==== PROVIDED ENTRIES ====

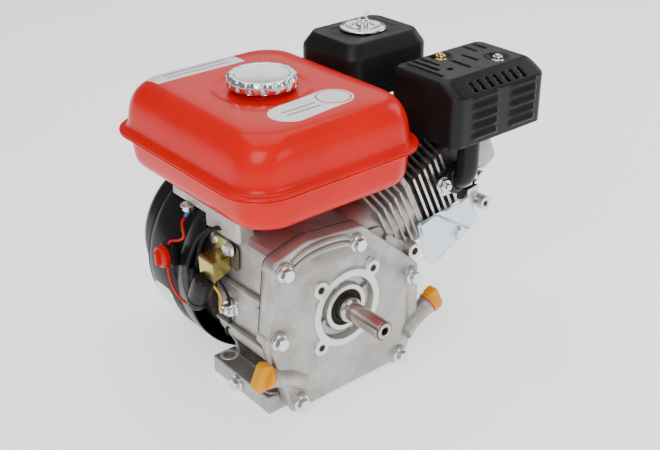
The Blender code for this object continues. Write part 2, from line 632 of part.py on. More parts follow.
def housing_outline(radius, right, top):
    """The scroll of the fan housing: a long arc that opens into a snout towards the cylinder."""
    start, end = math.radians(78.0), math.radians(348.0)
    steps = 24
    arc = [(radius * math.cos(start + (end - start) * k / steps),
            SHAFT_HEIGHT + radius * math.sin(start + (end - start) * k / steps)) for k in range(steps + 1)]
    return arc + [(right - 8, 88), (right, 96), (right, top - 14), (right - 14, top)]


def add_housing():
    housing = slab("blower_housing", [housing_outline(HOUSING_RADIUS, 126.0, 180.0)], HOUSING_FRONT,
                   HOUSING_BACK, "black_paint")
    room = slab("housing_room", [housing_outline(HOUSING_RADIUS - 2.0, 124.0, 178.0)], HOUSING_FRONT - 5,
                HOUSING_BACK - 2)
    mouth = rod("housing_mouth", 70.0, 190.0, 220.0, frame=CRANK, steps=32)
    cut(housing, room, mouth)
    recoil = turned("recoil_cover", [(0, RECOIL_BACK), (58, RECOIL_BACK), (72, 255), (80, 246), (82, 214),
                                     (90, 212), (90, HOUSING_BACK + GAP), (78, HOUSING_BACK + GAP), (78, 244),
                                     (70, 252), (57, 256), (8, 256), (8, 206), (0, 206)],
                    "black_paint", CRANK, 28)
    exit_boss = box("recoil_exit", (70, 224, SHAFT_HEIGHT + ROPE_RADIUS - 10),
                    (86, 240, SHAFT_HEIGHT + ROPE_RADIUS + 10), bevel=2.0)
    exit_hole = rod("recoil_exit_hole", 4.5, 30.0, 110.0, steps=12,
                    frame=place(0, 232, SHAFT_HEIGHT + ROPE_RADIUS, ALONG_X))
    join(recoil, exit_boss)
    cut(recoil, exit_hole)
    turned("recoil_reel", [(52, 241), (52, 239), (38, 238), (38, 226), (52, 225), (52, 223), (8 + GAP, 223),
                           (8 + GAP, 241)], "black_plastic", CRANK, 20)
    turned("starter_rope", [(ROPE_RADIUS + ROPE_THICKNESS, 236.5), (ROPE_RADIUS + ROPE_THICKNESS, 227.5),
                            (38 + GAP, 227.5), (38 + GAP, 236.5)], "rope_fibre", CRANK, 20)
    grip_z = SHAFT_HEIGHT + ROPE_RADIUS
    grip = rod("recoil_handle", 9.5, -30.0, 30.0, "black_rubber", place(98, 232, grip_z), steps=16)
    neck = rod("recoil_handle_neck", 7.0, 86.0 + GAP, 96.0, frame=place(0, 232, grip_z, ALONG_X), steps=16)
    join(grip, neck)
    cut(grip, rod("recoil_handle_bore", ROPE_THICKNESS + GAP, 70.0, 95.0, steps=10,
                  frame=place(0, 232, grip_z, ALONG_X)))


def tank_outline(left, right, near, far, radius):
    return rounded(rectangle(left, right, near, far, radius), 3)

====
==== PROVIDED ENTRIES ====

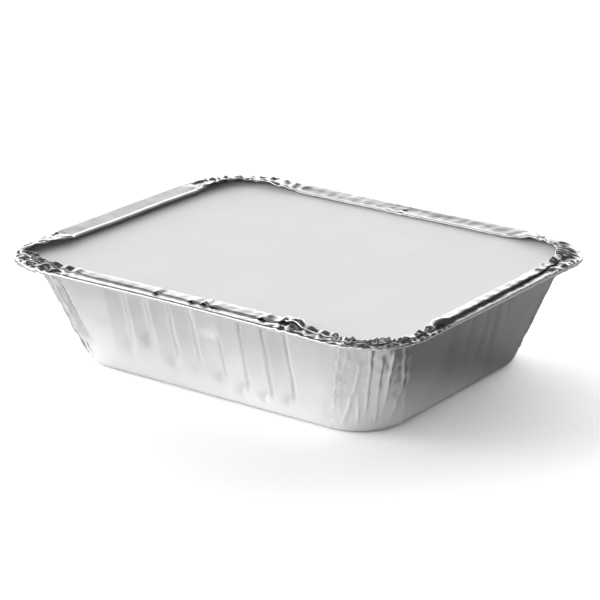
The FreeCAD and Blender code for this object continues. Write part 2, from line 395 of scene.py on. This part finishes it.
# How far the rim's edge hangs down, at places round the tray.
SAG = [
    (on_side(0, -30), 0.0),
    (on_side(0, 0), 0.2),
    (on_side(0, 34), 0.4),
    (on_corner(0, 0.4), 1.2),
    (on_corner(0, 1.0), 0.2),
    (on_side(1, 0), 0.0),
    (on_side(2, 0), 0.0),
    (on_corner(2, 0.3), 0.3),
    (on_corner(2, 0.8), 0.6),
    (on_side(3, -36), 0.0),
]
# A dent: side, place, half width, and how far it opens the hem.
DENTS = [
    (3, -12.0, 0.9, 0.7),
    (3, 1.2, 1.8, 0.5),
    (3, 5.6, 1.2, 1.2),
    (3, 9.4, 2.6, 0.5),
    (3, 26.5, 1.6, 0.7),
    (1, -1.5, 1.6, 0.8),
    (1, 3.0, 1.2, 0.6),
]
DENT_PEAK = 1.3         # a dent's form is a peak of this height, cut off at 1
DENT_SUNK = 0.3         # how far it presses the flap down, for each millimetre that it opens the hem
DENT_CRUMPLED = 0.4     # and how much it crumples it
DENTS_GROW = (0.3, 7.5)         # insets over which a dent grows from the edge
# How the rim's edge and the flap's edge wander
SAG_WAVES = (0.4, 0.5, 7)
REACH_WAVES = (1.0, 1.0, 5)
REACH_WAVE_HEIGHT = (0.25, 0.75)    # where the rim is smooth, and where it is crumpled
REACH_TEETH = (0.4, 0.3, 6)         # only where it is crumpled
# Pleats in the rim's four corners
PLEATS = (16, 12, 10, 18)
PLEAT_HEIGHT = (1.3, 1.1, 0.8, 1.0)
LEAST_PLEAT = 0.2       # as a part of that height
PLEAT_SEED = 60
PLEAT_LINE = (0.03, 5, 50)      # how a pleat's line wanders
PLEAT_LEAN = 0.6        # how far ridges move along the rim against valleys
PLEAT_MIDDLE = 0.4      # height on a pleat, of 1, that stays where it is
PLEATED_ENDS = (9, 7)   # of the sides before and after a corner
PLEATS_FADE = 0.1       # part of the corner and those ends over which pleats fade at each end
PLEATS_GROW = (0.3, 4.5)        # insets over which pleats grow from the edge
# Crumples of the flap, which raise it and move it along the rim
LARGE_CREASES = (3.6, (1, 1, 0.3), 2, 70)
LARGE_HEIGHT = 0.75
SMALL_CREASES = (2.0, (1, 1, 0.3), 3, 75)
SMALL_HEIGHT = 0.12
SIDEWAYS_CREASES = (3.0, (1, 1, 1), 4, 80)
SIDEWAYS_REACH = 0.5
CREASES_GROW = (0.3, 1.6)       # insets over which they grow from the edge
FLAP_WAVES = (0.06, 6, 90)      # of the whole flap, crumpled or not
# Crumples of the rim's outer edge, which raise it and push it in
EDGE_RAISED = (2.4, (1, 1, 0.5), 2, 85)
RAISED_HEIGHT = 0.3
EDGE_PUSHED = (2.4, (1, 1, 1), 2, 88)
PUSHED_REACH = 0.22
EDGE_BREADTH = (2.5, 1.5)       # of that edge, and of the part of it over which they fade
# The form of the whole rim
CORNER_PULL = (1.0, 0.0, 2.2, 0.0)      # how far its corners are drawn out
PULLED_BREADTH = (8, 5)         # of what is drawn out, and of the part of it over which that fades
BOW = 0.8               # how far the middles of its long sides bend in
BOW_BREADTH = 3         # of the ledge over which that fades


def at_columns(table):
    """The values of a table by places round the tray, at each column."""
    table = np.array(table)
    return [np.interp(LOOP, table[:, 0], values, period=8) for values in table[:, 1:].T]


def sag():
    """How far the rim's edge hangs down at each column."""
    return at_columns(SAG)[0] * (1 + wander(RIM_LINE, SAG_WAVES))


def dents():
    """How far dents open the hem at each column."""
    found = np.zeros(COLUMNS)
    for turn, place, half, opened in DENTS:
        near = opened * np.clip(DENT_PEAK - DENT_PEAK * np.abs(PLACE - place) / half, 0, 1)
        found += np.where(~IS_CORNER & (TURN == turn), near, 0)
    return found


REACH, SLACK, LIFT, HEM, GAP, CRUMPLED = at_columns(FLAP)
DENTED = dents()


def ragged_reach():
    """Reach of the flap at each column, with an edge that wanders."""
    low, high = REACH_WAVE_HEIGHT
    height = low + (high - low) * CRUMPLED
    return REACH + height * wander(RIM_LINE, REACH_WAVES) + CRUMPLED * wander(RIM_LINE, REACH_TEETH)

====
==== PROVIDED ENTRIES ====

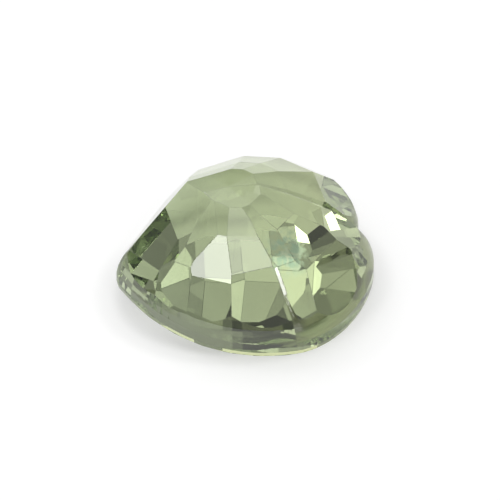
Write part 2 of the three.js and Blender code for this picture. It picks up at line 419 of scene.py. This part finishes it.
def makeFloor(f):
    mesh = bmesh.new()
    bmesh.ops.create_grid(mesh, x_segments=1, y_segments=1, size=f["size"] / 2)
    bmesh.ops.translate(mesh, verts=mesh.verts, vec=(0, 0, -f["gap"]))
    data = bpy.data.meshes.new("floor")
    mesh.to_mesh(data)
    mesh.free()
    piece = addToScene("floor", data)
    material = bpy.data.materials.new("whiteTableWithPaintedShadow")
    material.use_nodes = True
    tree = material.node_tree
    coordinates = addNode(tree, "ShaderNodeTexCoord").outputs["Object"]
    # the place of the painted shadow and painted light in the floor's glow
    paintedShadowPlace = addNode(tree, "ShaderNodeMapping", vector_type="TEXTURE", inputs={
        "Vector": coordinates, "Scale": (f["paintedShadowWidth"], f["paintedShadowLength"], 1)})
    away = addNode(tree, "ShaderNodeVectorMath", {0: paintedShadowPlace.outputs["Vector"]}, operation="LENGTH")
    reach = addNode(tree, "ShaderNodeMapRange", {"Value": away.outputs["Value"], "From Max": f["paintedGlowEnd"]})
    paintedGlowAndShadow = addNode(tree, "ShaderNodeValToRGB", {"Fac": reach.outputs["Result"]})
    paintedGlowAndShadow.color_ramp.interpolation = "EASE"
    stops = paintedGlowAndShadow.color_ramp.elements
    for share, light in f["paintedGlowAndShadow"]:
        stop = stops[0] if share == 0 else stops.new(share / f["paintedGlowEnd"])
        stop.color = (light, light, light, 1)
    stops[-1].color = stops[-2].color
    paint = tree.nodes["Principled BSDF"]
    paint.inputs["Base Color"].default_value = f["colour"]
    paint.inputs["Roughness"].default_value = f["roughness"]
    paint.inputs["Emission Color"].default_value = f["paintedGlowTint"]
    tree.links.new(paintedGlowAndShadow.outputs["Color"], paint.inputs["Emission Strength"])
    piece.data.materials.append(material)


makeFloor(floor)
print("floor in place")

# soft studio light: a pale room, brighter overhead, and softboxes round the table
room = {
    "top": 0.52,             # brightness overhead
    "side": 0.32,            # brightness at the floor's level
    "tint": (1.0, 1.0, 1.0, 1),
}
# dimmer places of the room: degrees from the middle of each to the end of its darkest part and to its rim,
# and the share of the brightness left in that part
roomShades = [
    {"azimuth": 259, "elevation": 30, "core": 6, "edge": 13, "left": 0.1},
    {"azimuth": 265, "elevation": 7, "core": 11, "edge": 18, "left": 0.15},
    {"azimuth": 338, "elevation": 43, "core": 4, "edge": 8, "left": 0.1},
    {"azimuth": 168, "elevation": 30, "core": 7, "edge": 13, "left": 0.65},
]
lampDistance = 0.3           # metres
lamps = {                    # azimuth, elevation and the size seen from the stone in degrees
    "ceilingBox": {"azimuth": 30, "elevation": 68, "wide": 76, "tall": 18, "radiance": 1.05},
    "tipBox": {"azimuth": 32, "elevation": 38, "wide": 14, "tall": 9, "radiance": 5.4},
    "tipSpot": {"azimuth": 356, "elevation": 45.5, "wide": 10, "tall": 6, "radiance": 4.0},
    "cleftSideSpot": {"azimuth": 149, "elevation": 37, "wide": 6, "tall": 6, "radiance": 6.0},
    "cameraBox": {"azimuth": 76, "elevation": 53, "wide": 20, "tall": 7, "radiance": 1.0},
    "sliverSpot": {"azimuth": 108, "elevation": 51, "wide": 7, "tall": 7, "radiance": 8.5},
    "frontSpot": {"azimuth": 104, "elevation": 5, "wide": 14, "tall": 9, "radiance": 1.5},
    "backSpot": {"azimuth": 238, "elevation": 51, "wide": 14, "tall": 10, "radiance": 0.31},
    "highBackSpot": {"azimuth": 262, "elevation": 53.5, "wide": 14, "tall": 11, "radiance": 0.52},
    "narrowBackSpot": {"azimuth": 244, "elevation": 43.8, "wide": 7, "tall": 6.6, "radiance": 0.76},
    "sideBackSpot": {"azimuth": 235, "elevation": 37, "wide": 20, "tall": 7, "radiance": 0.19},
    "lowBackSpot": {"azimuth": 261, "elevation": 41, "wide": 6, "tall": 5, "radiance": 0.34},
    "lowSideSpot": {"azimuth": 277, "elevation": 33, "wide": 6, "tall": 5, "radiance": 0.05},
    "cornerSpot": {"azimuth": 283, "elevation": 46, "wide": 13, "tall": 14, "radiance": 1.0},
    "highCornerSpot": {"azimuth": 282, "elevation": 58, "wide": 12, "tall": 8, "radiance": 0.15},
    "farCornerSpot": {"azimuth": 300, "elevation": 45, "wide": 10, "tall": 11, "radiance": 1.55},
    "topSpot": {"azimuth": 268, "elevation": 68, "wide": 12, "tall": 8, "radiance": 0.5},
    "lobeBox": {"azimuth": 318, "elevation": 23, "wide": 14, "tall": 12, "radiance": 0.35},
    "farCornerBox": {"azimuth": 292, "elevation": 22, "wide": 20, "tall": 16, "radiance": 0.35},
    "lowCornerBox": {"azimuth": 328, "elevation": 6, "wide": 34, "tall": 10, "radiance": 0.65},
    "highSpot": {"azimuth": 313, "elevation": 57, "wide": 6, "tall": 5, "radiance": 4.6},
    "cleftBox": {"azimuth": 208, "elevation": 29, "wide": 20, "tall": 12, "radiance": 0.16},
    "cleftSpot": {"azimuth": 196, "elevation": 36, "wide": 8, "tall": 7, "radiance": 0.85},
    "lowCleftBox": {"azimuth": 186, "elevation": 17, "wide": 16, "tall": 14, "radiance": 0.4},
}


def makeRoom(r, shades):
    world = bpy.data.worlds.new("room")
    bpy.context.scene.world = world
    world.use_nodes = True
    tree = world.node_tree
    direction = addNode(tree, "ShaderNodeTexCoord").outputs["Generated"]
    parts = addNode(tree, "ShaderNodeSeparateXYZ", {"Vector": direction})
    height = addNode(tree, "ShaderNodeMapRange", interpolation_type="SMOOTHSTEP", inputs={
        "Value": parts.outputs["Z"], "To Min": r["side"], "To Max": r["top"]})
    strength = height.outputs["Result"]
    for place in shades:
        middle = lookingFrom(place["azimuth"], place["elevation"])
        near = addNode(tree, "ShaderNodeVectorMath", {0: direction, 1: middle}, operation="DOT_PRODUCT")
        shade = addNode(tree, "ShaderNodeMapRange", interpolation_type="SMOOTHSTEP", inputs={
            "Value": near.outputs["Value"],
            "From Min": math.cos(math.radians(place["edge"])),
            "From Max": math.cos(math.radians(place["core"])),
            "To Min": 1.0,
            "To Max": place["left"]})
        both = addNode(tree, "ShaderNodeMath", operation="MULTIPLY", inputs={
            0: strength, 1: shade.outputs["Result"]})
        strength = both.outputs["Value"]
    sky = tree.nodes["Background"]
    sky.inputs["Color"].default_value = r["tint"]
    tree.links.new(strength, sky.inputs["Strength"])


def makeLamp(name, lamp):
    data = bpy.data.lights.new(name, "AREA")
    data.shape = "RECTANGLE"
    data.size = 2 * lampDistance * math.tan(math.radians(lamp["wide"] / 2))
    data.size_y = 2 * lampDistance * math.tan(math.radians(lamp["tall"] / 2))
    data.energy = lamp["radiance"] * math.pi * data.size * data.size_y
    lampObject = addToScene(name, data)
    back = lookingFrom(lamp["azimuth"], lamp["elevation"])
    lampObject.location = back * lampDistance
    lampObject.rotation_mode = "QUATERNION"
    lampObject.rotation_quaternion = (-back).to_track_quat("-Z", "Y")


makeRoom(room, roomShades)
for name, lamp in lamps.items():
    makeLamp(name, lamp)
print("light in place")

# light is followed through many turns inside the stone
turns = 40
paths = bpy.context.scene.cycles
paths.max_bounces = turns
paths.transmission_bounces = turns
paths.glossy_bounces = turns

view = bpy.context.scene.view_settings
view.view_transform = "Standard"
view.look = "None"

====

TASK DIRECTIONS
Using the entries shown above, reproduce verbatim the lines from the line bearing "The Blender code" to the line bearing "return arc +", inclusive.

EXERCISE SOLUTION
The Blender code for this object continues. Write part 2, from line 632 of part.py on. More parts follow.
def housing_outline(radius, right, top):
    """The scroll of the fan housing: a long arc that opens into a snout towards the cylinder."""
    start, end = math.radians(78.0), math.radians(348.0)
    steps = 24
    arc = [(radius * math.cos(start + (end - start) * k / steps),
            SHAFT_HEIGHT + radius * math.sin(start + (end - start) * k / steps)) for k in range(steps + 1)]
    return arc + [(right - 8, 88), (right, 96), (right, top - 14), (right - 14, top)]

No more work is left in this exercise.